> [Written instruction] Copy all lines in which the word "this" can be found.

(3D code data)

▽

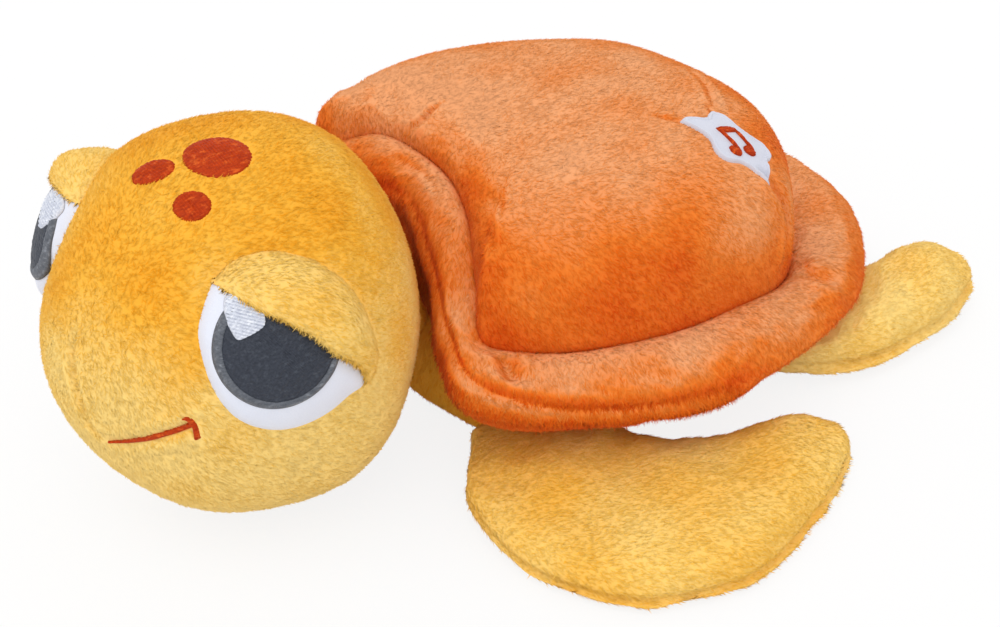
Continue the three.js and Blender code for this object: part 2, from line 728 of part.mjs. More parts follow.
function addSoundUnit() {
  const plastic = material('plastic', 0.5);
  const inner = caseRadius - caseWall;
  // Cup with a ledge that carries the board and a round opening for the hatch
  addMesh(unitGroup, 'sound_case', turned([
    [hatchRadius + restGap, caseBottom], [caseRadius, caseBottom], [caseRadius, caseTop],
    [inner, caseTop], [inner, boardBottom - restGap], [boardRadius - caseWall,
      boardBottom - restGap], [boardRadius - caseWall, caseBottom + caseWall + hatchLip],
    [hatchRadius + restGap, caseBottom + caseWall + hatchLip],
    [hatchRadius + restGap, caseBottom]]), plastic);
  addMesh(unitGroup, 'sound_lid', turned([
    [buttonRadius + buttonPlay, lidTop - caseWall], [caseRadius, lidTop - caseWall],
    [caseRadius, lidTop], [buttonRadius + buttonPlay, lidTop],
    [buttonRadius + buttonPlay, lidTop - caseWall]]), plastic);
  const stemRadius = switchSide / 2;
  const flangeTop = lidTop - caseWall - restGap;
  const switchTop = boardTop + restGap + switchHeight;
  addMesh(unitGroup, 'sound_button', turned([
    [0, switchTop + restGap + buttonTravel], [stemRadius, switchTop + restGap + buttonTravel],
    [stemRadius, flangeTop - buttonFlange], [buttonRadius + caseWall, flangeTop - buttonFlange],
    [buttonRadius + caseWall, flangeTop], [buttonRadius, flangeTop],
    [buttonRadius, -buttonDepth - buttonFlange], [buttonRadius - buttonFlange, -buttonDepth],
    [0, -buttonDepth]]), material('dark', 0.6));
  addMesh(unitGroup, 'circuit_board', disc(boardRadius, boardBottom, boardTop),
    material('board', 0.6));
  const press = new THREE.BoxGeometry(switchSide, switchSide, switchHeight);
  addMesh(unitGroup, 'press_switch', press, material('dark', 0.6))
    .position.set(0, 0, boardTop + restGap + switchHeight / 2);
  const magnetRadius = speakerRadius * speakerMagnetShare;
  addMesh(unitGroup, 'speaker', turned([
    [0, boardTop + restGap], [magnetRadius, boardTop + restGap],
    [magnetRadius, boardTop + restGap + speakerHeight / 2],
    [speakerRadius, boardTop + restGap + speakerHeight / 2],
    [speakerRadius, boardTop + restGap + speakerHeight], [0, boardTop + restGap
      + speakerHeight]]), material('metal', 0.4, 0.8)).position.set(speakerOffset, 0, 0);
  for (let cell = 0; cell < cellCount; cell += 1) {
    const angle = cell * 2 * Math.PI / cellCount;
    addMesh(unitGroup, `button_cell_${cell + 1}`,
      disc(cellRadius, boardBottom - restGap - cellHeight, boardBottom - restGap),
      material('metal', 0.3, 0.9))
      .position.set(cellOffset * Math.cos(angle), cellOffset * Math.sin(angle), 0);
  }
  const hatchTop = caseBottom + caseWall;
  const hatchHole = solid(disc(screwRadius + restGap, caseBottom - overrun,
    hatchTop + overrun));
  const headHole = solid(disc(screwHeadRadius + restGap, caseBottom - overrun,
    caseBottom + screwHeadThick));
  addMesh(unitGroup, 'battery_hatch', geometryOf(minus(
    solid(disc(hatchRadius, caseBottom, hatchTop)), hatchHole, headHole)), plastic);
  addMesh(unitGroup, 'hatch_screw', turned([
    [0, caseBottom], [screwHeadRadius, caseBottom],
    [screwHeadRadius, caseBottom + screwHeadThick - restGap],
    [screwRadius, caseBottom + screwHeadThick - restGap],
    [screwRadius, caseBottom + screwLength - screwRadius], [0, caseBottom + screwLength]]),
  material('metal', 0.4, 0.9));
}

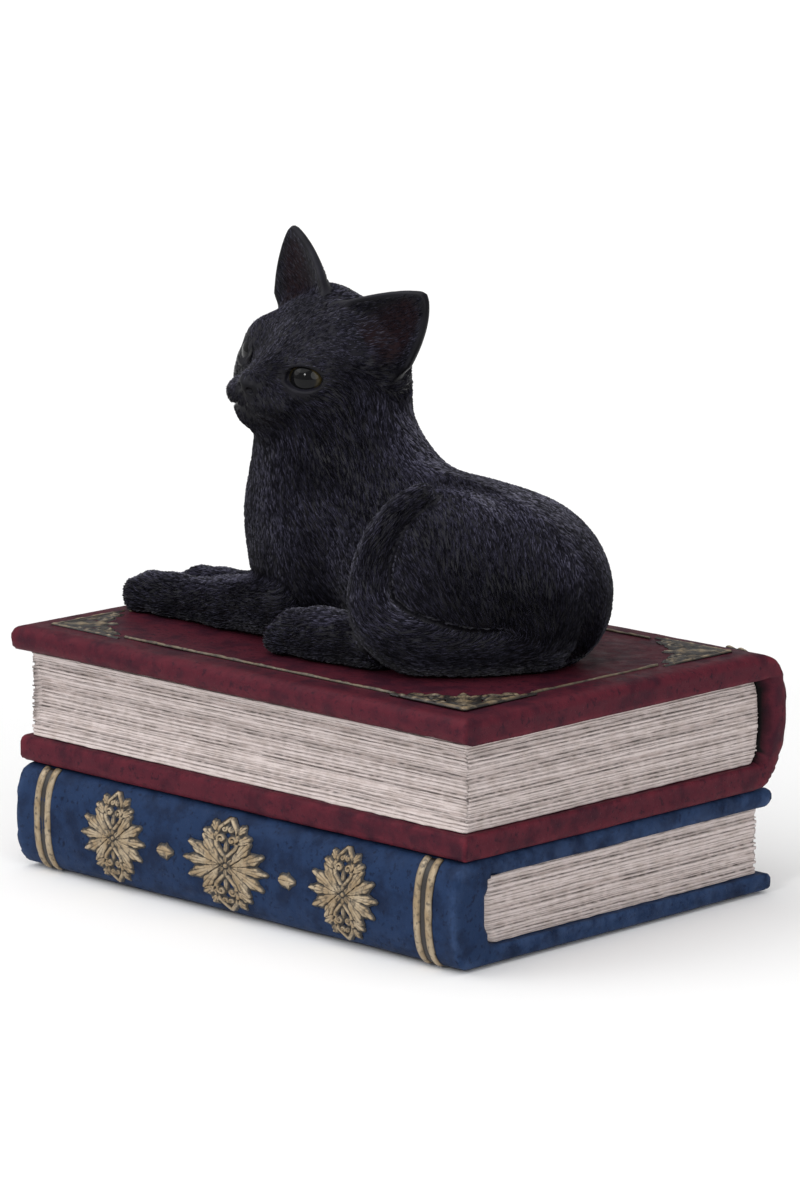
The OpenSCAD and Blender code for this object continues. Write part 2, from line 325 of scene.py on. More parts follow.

△

> [Response below]
Continue the three.js and Blender code for this object: part 2, from line 728 of part.mjs. More parts follow.
The OpenSCAD and Blender code for this object continues. Write part 2, from line 325 of scene.py on. More parts follow.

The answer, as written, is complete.